• [TASK TO COMPLETE]: Find each line containing the string "this" and return it.

• [MATERIAL PROVIDED]:
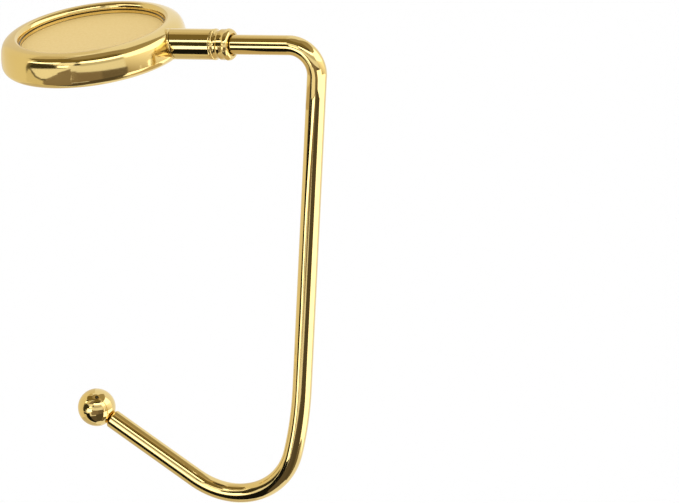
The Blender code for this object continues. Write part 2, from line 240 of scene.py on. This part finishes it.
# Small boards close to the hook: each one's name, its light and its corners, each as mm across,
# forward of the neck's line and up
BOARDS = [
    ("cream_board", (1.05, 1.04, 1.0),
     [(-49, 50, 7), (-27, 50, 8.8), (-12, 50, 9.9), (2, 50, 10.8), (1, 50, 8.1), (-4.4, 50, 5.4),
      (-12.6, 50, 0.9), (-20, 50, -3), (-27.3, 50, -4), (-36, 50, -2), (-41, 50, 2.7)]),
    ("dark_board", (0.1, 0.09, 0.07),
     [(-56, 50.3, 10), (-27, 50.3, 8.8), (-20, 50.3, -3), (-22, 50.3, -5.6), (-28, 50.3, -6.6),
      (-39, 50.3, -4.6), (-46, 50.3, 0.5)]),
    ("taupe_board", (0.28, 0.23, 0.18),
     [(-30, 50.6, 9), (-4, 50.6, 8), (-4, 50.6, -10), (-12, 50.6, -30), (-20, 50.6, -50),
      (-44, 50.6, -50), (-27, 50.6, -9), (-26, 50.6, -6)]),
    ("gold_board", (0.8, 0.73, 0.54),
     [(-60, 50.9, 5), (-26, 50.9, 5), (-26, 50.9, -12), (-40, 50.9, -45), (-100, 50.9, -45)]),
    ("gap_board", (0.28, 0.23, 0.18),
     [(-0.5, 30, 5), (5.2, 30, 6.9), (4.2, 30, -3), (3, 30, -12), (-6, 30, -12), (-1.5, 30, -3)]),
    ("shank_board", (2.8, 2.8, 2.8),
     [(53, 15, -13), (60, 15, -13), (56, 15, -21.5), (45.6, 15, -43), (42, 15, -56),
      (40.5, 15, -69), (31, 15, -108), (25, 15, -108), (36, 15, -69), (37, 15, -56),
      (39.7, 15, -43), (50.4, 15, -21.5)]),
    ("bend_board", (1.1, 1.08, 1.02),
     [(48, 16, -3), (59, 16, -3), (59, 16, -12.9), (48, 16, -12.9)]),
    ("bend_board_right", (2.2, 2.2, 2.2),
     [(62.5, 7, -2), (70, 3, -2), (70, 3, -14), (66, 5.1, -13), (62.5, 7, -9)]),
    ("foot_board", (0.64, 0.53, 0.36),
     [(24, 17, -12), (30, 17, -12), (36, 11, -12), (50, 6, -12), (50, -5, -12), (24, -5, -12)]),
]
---
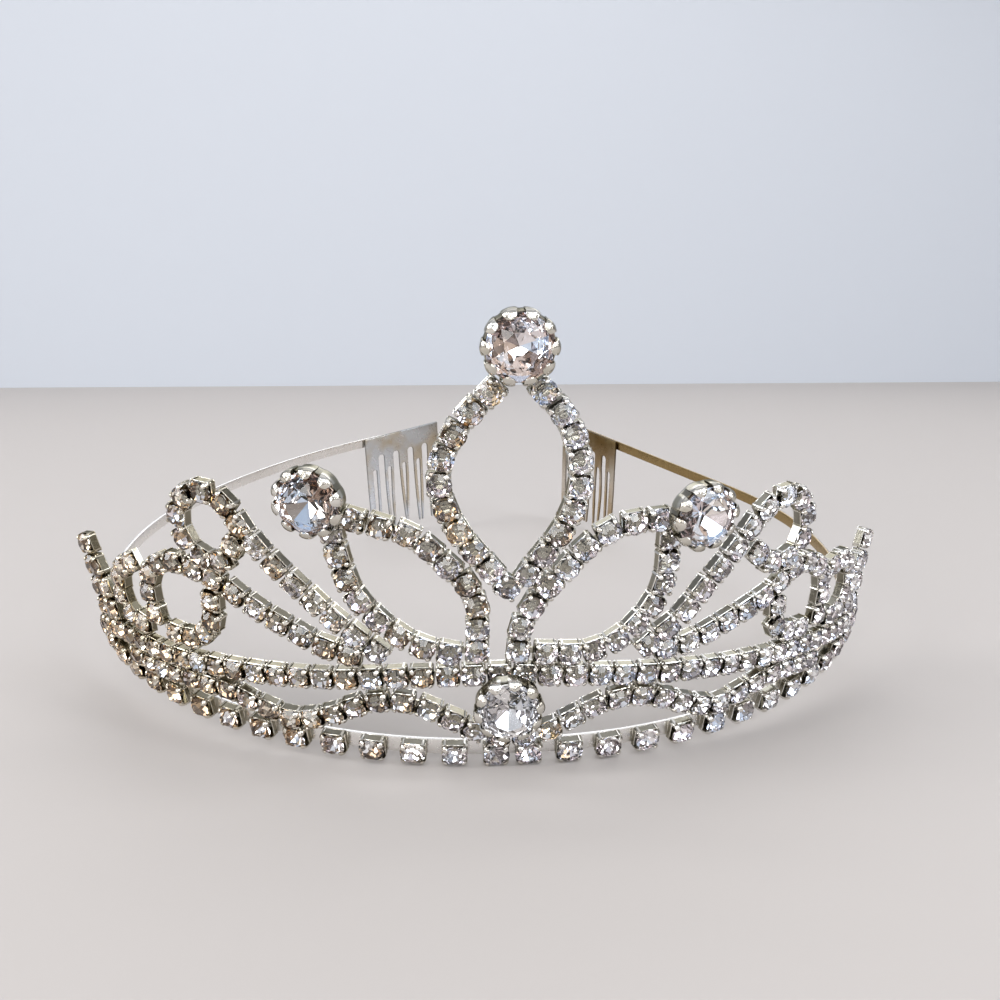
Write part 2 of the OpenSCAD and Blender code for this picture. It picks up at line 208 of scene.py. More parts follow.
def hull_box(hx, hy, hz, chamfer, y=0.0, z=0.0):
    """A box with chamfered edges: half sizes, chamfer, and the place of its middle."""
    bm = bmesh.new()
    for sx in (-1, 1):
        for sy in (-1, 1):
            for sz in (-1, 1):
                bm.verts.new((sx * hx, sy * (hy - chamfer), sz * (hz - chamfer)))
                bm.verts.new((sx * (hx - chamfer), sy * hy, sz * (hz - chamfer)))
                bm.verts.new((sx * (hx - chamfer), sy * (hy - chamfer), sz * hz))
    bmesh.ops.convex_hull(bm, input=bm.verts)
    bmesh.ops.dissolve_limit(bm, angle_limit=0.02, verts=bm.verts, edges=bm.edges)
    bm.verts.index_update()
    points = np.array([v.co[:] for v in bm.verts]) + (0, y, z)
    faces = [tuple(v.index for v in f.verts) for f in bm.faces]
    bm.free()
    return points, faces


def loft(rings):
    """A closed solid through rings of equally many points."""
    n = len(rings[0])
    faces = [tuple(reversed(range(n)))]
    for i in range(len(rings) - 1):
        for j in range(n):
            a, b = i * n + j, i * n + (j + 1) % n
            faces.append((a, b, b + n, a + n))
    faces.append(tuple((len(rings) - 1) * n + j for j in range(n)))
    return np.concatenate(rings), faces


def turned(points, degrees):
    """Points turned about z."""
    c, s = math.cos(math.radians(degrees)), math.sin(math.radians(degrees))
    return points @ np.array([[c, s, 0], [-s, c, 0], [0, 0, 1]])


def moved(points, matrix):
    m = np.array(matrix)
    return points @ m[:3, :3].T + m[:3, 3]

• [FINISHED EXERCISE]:
The Blender code for this object continues. Write part 2, from line 240 of scene.py on. This part finishes it.
Write part 2 of the OpenSCAD and Blender code for this picture. It picks up at line 208 of scene.py. More parts follow.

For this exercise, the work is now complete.